Mom shows Mr. Kressler the bruises on my back. Three neat, round blue spots where Linda got me with her knuckles. He swears he knows nothing about the things Linda and Debbie have been doing to me, they’re such good students he says, even though I’ve told my teacher and the noon aide numerous times about the things they do to me. Even though they’ve seen my spoiled clothes and teary face, have sent me down to the office a hundred times to call my mother.
When Mom demands something be done, she and Mr. Kressler decide the best solution is to remove me from the lunch room and the radar of Debbie LaFromme and Linda Doyle. I am put on kitchen duty with Mrs. Kraus for the rest of the year. I fall in love with Mrs. Kraus who has a German accent, and is chubby and sweaty and always smiling.
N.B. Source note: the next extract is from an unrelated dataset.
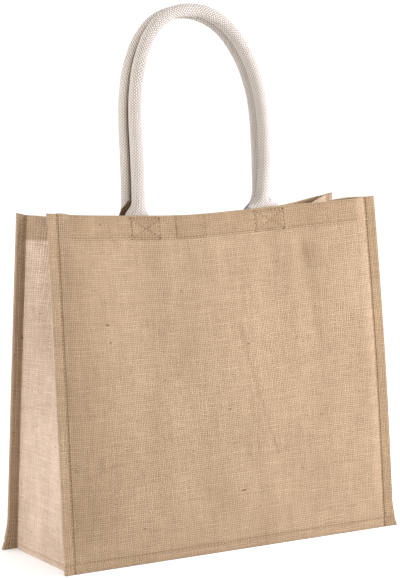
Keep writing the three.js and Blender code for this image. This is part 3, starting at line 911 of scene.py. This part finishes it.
def handle_piece(name, handle, material):
    stations, points, inward, across, face_y = spine(handle)
    width, steps = WEBBING["width"], STRAP["steps"]
    closed = 2 * math.pi - WEBBING["seam_gap"] * 2 * math.pi / width
    length = reach_of(points)
    rings = []
    for index, station in enumerate(stations):
        turn = max(LEAST_CURL, closed * station["roll"])
        radius = width / turn
        outer, inner = [], []
        uneven = STRAP["uneven"] * math.sin(length[index] / STRAP["wave"])
        uneven = uneven * math.sin(length[index] / STRAP["slow_wave"] + 1) * station["roll"]
        for step in range(steps + 1):
            part = step / steps
            angle = turn * (part - 0.5)
            edge = 1 - line(STRAP, "thin_edge", min(part, 1 - part) * width)
            for side, sign in ((outer, 1), (inner, -1)):
                ring_radius = radius + uneven + sign * WEBBING["thick"] / 2 * edge
                reach = ring_radius * math.sin(angle)
                lift = radius - ring_radius * math.cos(angle)
                point = points[index] + across[index] * reach
                if station["free"] < 1:
                    sign_x = math.copysign(1, across[index][0])
                    held = over_foot(handle, station["side"], station["rise"], face_y, reach * sign_x)
                    point = mix(point, held, 1 - station["free"])
                side.append(point + inward[index] * lift)
        rings.append(outer + inner[::-1])
    part = np.linspace(-0.5, 0.5, steps + 1) * width
    round_u = np.concatenate([part, part[::-1] + width + 2, [width * 1.5 + 4]])
    rolled = np.array([station["roll"] for station in stations])[:, None]
    # Painted shade along the webbing's edges, by its seam, where it is rolled
    edges = line(STRAP, "edge_shade", width / 2 - np.abs(part))
    shade = rolled * np.concatenate([edges, edges[::-1]])[None, :]
    return ring_mesh(name, np.array(rings), round_u[None, :], length[:, None], material, shade)


def core_piece(name, handle, material, fan=None):
    """The cord inside a handle. With a fan, its left end spreads out flat in front of the open webbing."""
    stations, points, inward, across, _ = spine(handle)
    radius = WEBBING["width"] / (2 * math.pi)
    sides = ROPE_FORM["sides"]

    def in_fan(station, lowest, highest):
        return fan and station["side"] == 0 and lowest < station["rise"] < highest

    keep = [i for i, s in enumerate(stations) if s["roll"] >= 0.5 or in_fan(s, *CORD_FAN["along"])]
    length, last = 0.0, None
    rings, reach = [], []
    for index in keep:
        rise = stations[index]["rise"]
        end = min(index - keep[0], keep[-1] - index)
        tip = 1 - ROPE_FORM["tip"] + ROPE_FORM["tip"] * min(1.0, end / ROPE_FORM["tip_rings"])
        centre = points[index] + inward[index] * radius
        spread = 0.0
        if in_fan(stations[index], -math.inf, CORD_FAN["starts"]):
            spread = float(smooth(fan["starts"] - rise, 0, fan["blend"]))
            half = float(np.interp(rise, *fan["half_width"]))
            centre = mix(centre, points[index] + inward[index] * fan["lift"], spread)
        if last is not None:
            length += np.linalg.norm(centre - last)
        last = centre
        ring = []
        for turn in range(sides):
            angle = 2 * math.pi * turn / sides
            strand = abs(math.cos(ROPE_FORM["strands"] * (angle - 2 * math.pi * length / ROPE_FORM["lay"])))
            wide = deep = CORE_RADIUS * tip * (1 - ROPE_FORM["groove"] + ROPE_FORM["groove"] * strand)
            if spread:
                wide, deep = mix(wide, half, spread), mix(deep, fan["half_thick"], spread)
            off = across[index] * wide * math.cos(angle)
            ring.append(centre + off + inward[index] * deep * math.sin(angle))
        rings.append(ring)
        reach.append(length)
    around = np.arange(sides + 1) * ROPE_FORM["around"] / sides
    return ring_mesh(name, np.array(rings), around[None, :], np.array(reach)[:, None], material)


def settle(piece, extras=()):
    for part in (piece, *extras):
        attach(part, "root")


front, front_extras = panel_piece("front_cloth", -1, JUTE)
back, back_extras = panel_piece("back_cloth", 1, JUTE)
left, left_extras = gusset_piece("left_gusset_cloth", -1, JUTE_SIDE_PAINTED_LIGHTER)
right, right_extras = gusset_piece("right_gusset_cloth", 1, JUTE_SIDE_PAINTED_LIGHTER)
base = base_piece("base_cloth", JUTE_SIDE_PAINTED_LIGHTER)
front_strap = handle_piece("front_webbing", HANDLES["front"], COTTON)
rear_strap = handle_piece("rear_webbing", HANDLES["rear"], COTTON)
front_core = core_piece("front_cord", HANDLES["front"], ROPE_WITH_PAINTED_SHADE)
rear_core = core_piece("rear_cord", HANDLES["rear"], ROPE_WITH_PAINTED_SHADE, CORD_FAN)

settle(front, front_extras)
settle(back, back_extras)
settle(left, left_extras)
settle(right, right_extras)
settle(base)
for piece in (front_strap, rear_strap):
    settle(piece)
for piece in (front_core, rear_core):
    settle(piece)

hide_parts("front_panel")
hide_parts("back_panel")
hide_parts("left_gusset")
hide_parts("right_gusset")
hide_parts("base_panel")
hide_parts("front_handle")
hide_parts("rear_handle")
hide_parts("front_handle_core")
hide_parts("rear_handle_core")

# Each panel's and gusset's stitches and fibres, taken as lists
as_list(front_extras)
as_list(back_extras)
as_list(left_extras)
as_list(right_extras)

# Plain pale floor, in metres from here on
FLOOR_REACH, FLOOR_DROP = 40, 0.0002
floor_mesh = bpy.data.meshes.new("floor")
floor_corners = [(x * FLOOR_REACH, y * FLOOR_REACH, 0) for x, y in ((-1, -1), (1, -1), (1, 1), (-1, 1))]
floor_mesh.from_pydata(floor_corners, [], [(0, 1, 2, 3)])
floor_stuff = bpy.data.materials.new("pale_floor")
floor_stuff.use_nodes = True
set_inputs(floor_stuff.node_tree.nodes["Principled BSDF"], FLOOR_EVEN)
floor_mesh.materials.append(floor_stuff)
floor = add_object("floor", floor_mesh)
floor.location.z = -FLOOR_DROP

# The white sky is brightest high up behind the bag, and dimmer behind the camera
BRIGHT_SIDE = (0.35, 0.57, 0.74)
SKY_RANGE = (-0.6, 0.6, 0.62, 1.34)  # from and to along the bright side, then from and to in strength
world = bpy.data.worlds.new("studio")
world.use_nodes = True
sky = world.node_tree
toward = sky.nodes.new("ShaderNodeVectorMath")
toward.operation = "DOT_PRODUCT"
toward.inputs[1].default_value = BRIGHT_SIDE
sky.links.new(sky.nodes.new("ShaderNodeTexCoord").outputs["Generated"], toward.inputs[0])
glow = sky.nodes.new("ShaderNodeMapRange")
for socket, value in zip(glow.inputs[1:5], SKY_RANGE):
    socket.default_value = value
sky.links.new(toward.outputs["Value"], glow.inputs[0])
sky.links.new(glow.outputs[0], sky.nodes["Background"].inputs["Strength"])
sky.nodes["Background"].inputs["Color"].default_value = (1, 1, 1, 1)
bpy.context.scene.world = world
bpy.context.scene.view_settings.view_transform = "Standard"


# Two soft lamps
def area_light(name, place, target, size, power, colour=(1, 1, 1)):
    light = bpy.data.lights.new(name, "AREA")
    light.shape = "DISK"
    light.size = size
    light.energy = power
    light.color = colour
    lamp = add_object(name, light)
    lamp.location = place
    x, y, z = np.array(target) - np.array(place)
    lamp.rotation_euler = (math.atan2(math.hypot(x, y), -z), 0, math.atan2(y, x) - math.pi / 2)
    lamp.visible_camera = False


area_light("key_left", (-2.4, 0.05, 0.75), target=(0, 0, 0.25), size=0.5, power=31)
area_light("key_right", (0.75, -0.55, 0.62), target=(0, 0, 0.2), size=0.4, power=12.5,
           colour=(0.94, 0.98, 1.07))

# The camera that took the photo, fitted to the bag's corners
SENSOR, FOCAL_PIXELS, PHOTO_PIXELS = 36, 2109.33, 578
LOOKS_DOWN, TURNED, FARTHEST = 7.309, -31.7598, 200
camera_data = bpy.data.cameras.new("photo_camera")
camera_data.sensor_fit = "VERTICAL"
camera_data.sensor_height = SENSOR
camera_data.lens = FOCAL_PIXELS / PHOTO_PIXELS * SENSOR
camera_data.clip_end = FARTHEST
camera = add_object("photo_camera", camera_data)
camera.location = (-1.2045, -1.9362, 0.5687)
camera.rotation_euler = (math.radians(90 - LOOKS_DOWN), 0, math.radians(TURNED))
bpy.context.scene.camera = camera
I adore being in the school kitchen, with its stainless steel surfaces and vegetable smells, even though I get teased, and have to scrape the trays the other kids leave their messes on. I get to wear a white apron that Mrs. Kraus doubles up and ties tightly around my waist, and gigantic, orange rubber gloves. I don’t have to go outside for recess, and I learn how to use the big, steam-spitting commercial dishwasher.
Mrs. Kraus lets me have all the stewed spinach and red beets I want because she gets a kick out of the fact that I am one of the only kids in school who likes them. Sometimes she even gives me an extra piece of her spicy apple cake, and pats me gently on the back with her hammy, red hands.
When I grow up, I am always cooking for my family. I get a job as a sous chef in a restaurant. I am the one who gets called to make the birthday cakes, and to roast the Thanksgiving turkey, to can stewed tomatoes in shiny Mason jars. The kitchen is where I retreat when I am sad or lonely or frightened. It is where I spend most of my time. I find my comfort in food, in my soft, wide thighs and confident hands.